Democrats as well as organized labor have criticized the tentative changes, claiming they will only worsen a teacher shortage. Instead, Democrats and union leaders want to see the state increase classroom spending and focus more on infrastructure, according to The Associated Press.

And Rep. Tim Greimel, a Democrat, thinks the Republican-backed proposal is an underhanded scheme to benefit charter schools and advance the wishes of Education Secretary Betsy DeVos. Most charter school teachers are not included in the MPSERS.

“Those who are really pushing this are the DeVos family and their charter school allies,” he said during a town hall event earlier this week, MLive reported. “Of course, charter schools have long found it much more difficult to recruit good educators than traditional public schools because they pay less and offer worse benefits.

“Instead of wanting to address that challenge by improving the pay and benefits that charter schools offer,” the lawmaker continued, “the for-profit companies that operate charter schools would rather cut the benefits that traditional public schools offer.”

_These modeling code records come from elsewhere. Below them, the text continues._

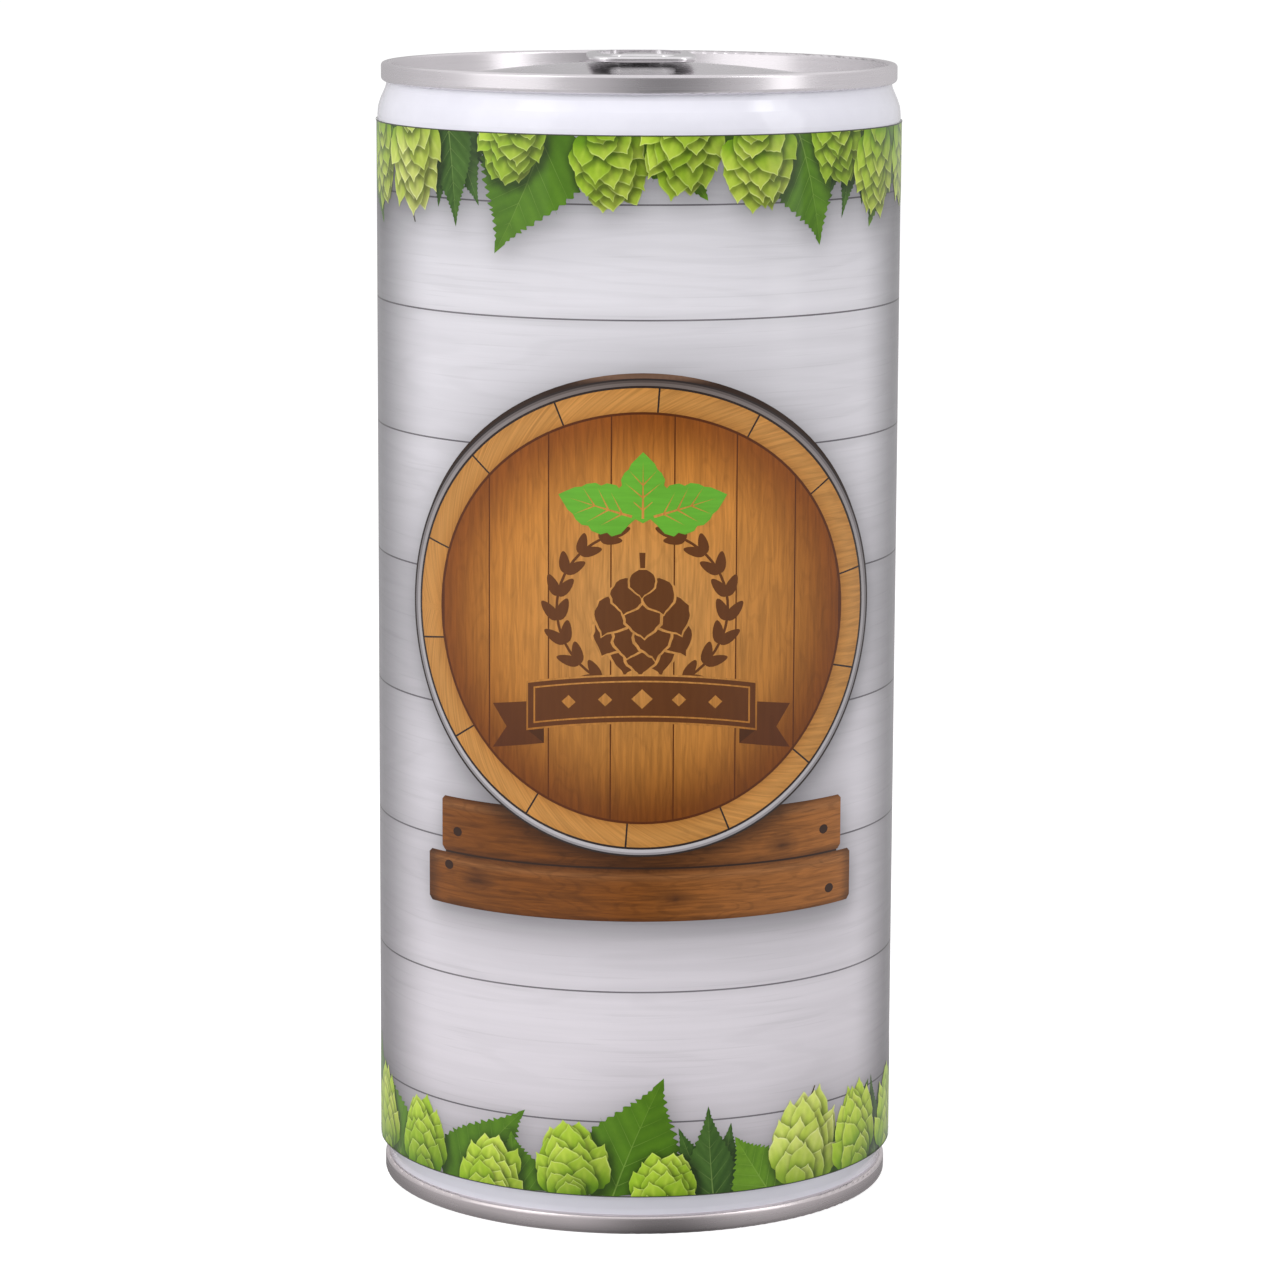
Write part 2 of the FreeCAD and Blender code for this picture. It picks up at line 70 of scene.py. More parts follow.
# ------ colour
def linear(rgb):
    """A colour as a screen shows it, 0 to 255, as scene-linear values."""
    c = np.asarray(rgb, float) / 255.0
    return np.where(c <= 0.04045, c / 12.92, ((c + 0.055) / 1.055) ** 2.4)


def lerp(a, b, t):
    t = np.clip(t, 0.0, 1.0)[..., None]
    return np.asarray(a) * (1 - t) + np.asarray(b) * t


def smooth(lo, hi, x):
    t = np.clip((x - lo) / (hi - lo), 0.0, 1.0)
    return t * t * (3 - 2 * t)


# ------ the print's plane
def spread(u):
    """Arc length round the can of a place u mm to the right of the front, seen from the front."""
    u = np.asarray(u, float)
    flat = np.clip(u / RADIUS, -0.98, 0.98)
    return 0.6 * RADIUS * np.arcsin(flat) + 0.4 * 1.16 * u


def outward(arc):
    """The film's normals at places round the can."""
    turn = np.asarray(arc) / RADIUS
    return np.column_stack([np.sin(turn), -np.cos(turn), np.zeros(len(turn))])


def wrap(arc, height, lift):
    """Points of the print's plane (mm) as places on the can (m), lifted off the film by mm."""
    place = outward(arc) * ((RADIUS + lift) / 1000)
    place[:, 2] = np.asarray(height) / 1000
    return place


def ring(count):
    """Angles once round, evenly spaced."""
    return [2 * math.pi * i / count for i in range(count)]


def sides(poly):
    """Each side of a polygon, from one corner to the next."""
    return zip(poly, list(poly[1:]) + [poly[0]])


def grained(x, y, z=0.0):
    """Places along the grain, z telling one piece of wood or one leaf from the next."""
    return np.column_stack([x, y, np.full(len(x), float(z))])


def area(poly):
    x, y = np.asarray(poly).T
    return 0.5 * float(np.sum(x * np.roll(y, -1) - np.roll(x, -1) * y))


def resample(poly, step):
    """The polygon's outline with no side longer than step."""
    out = []
    for (ax, ay), (bx, by) in sides(poly):
        count = max(1, int(math.ceil(math.hypot(bx - ax, by - ay) / step)))
        for i in range(count):
            out.append((ax + (bx - ax) * i / count, ay + (by - ay) * i / count))
    return out


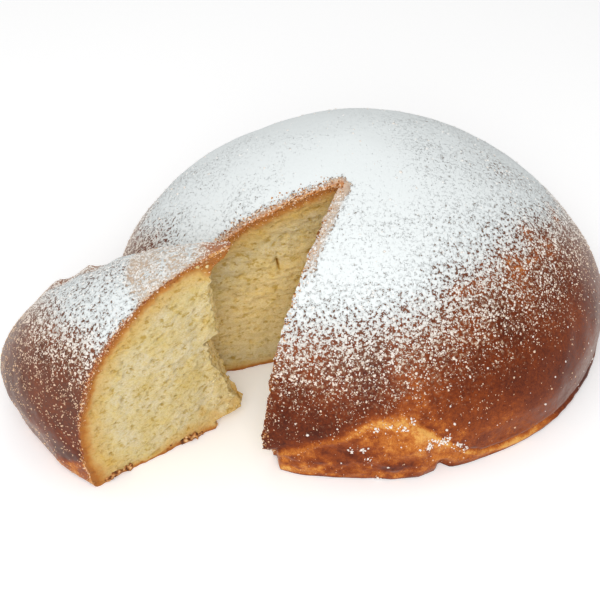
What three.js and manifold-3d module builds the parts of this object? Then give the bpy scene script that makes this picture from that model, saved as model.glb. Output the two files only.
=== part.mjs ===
// Sweet brioche loaf: a round, domed loaf about 25 cm across, with one wedge cut, torn loose at its tip
// and swung out to the left. The wedge still hangs on the loaf by a torn strip of crust and crumb, so
// the bread is one solid. Millimetres, +Z up, +X to the right, the cut faces the viewer at -Y.

import * as THREE from 'three';
import { mergeVertices } from 'three/addons/utils/BufferGeometryUtils.js';
import Module from 'manifold-3d';

const wasm = await Module();
wasm.setup();

// The loaf. Azimuths run in degrees from the front, -Y, towards the left, -X.
const LOAF_RADIUS = 120;
const LOAF_HEIGHT = 109;
const WIDEST_HEIGHT = 18;
const FOOT_RADIUS = 119;
const FOOT_ROUNDNESS = 3;
const SHOULDER = 1.72;
const PLAN_FRONT = 0.045;
const PLAN_LEFT = -0.034;
const PLAN_OVAL = -0.05;
const UNEVEN = 0.9;

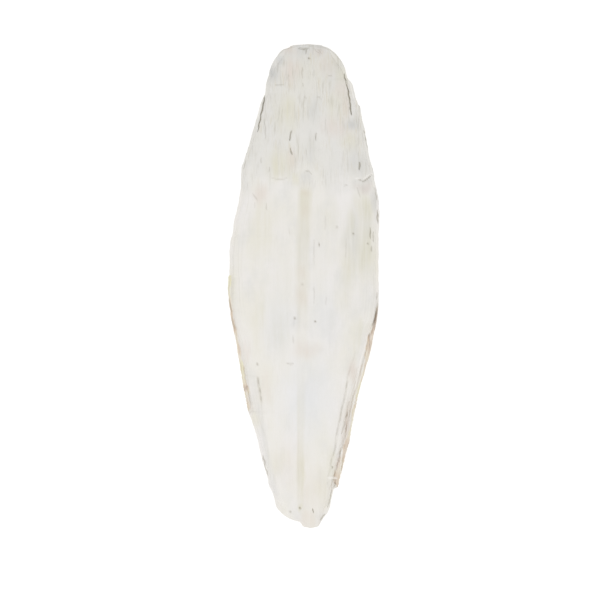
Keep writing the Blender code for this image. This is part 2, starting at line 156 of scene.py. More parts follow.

In 2016, Dan Quisenberry, president of the Michigan Association for Public School Academies, penned a column urging lawmakers to eliminate the state-run teacher pension program. He argued most employees who pay into the pension system rarely reap the benefits of their investment.

According to a 2014 analysis of the MPSERS system by the Washington, D.C.- based Bellwether Education Partners, only 43.4 percent of Michigan teachers remain long enough (10 years) to qualify for pension benefits, and only 27.3 percent remain in teaching long enough to reach retirement age.

Currently, MPSERS serves 211,000 retirees, who receive monthly pension benefits, and 217,000 working members, the Free Press reported.

Synder, for his part, was initially against changing the teacher retirement program, but came around once Republican lawmakers added the pension-401(k) hybrid option in addition to the 401(k) plan. House Speaker Tom Leonard (R) said that once the new plan is finalized, it will be made public and considered at public legislative hearings.

The House Fiscal Agency, a non-partisan group, projects the switch would cost roughly $46.2 billion over 40 years in addition to $410 million in fiscal years 2018-2019 to move teachers to the 401(k) system.

Budgets crafted by the House and Senate for fiscal year 2018 have set aside hundreds of millions of dollars to cover the transition costs in the first year, Leonard’s spokesman, Gideon D’Assandro, said, according to MLive.

All of this comes as Snyder’s approval rating has slowly ticked upward. A poll released in April found Michigan’s Republican governor the fourth most unpopular governor in the United States. His disapproval rating now rests at 54 percent — a modest improvement from the 61 percent disapproval rating he had in September 2016.